I don't know if you've ever done French knitting or not, but you need to use a tool to lever the wool over the pegs. Something like a crochet hook. Traceology is the term sometimes used by archaeologists for examining this kind of wear, and they're pretty good at it - Aaron Deter-Wolf[1], for example, studies needles to determine if they were used for sewing or for tattooing.

Weaving, yes, and nålebinding is ancient (6500 BCE) but for some reason knitting doesn't seem to turn up until 10th century Egypt. Fabrics do get preserved sometimes, and knitting, like nålebinding, has the advantage of being portable. You'd think, if the technique was discovered significantly earlier, there'd be something to show it. A pair of knitting needles in a tomb somewhere, at least. After all the floors of iron age round houses seem to be littered with loom weights[2], and needles are also common finds. So where are the knitting needles?

For me, it's the gold examples that put the fly in the ointment of every theory (including my favourite). One imagines a Neopythagorean cult or something, but then you'd expect the geographic distribution to be different.

[1] https://tdoa.academia.edu/AaronDeterWolf [2] https://studenttheses.universiteitleiden.nl/access/item%3A26...

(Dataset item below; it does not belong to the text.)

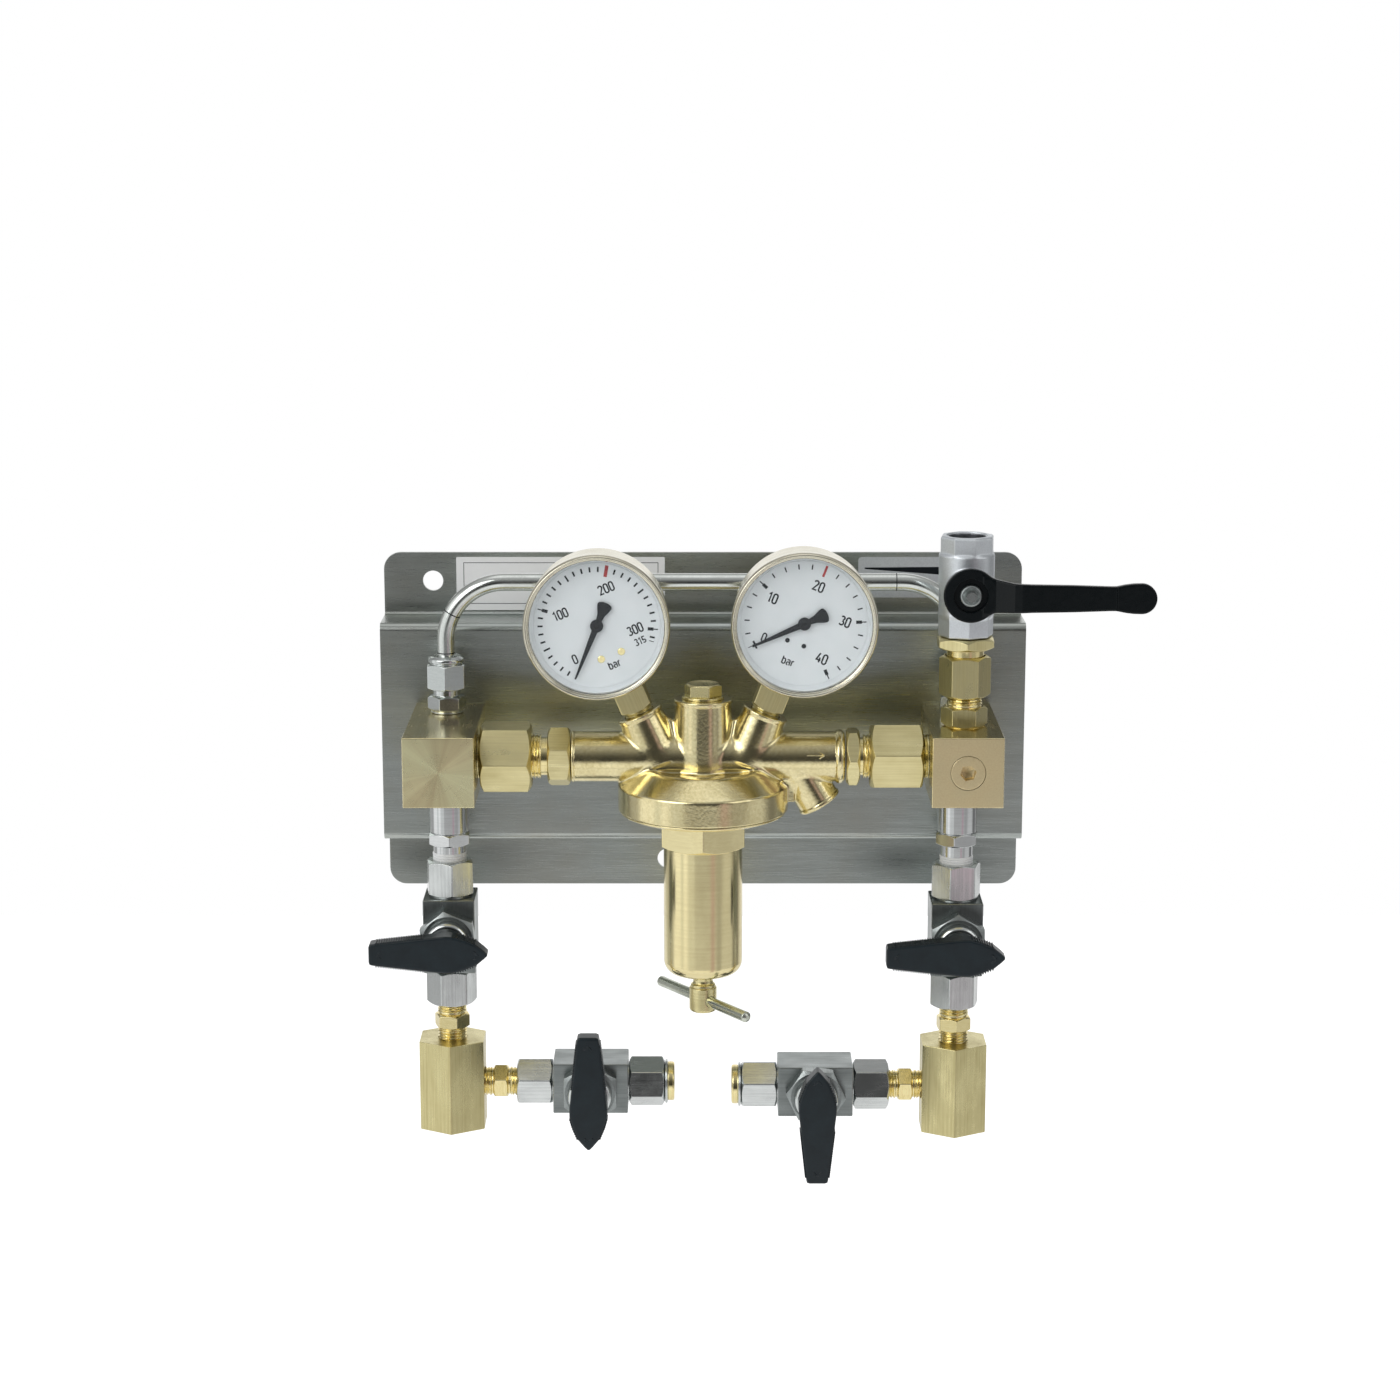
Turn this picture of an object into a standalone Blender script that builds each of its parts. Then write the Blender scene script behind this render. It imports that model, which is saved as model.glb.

I don't really buy that theory. There's no explanation for why it needs to be this very-hard-to-cast bronze dodecahedron, instead of just a wooden board with pegs and holes, which is all that would be needed for the video above.


It's possible that most were made out of common materials. Only those made of something sufficiently resilient survived for us to find.


Basically a show off piece for those with enough coin!


Why not? If it was a common item, it would be natural that there a deluxe versions for e.g. the royal household.

The cheap and simple versions would have rotted away by now.


The article mentions that none of them exhibit wear marks that are characteristic of tools.


I’ve seen many vases and other such vessels in the homes of rich people that are not used to store liquids, but instead sit there empty on a console table in the hallway!


In that case this isn't a tool, it's a decoration. And if none of them are worn, then the decoration isn't imitating a knitting tool, since some would show wear if that were its actual use.


Do you think show pieces in rich households would be used?

I’d argue if they did, someone was getting fired immediately.


Have we found any other shows pieces for other household items? Because if not, it’s very unlikely that’s the case


Yes, all the time. Like silverware, ornamental swords/weapons like axes, jewelry.


Would the royal household also have decorative brass stone masons' chisels, carpenters' planes, doctors' scalpels, and farmers' sickles?

I don't really buy that theory. Do we have any other examples of fancy decorative versions of working class tools?


Anecdotally, I have seen decorative plates hanging on walls, spinning wheels, ships wheels, oil lamps, etc all used decoratively in contemporary settings.


It's not persuasive, it's impossible. Knitting was unknown to the Romans.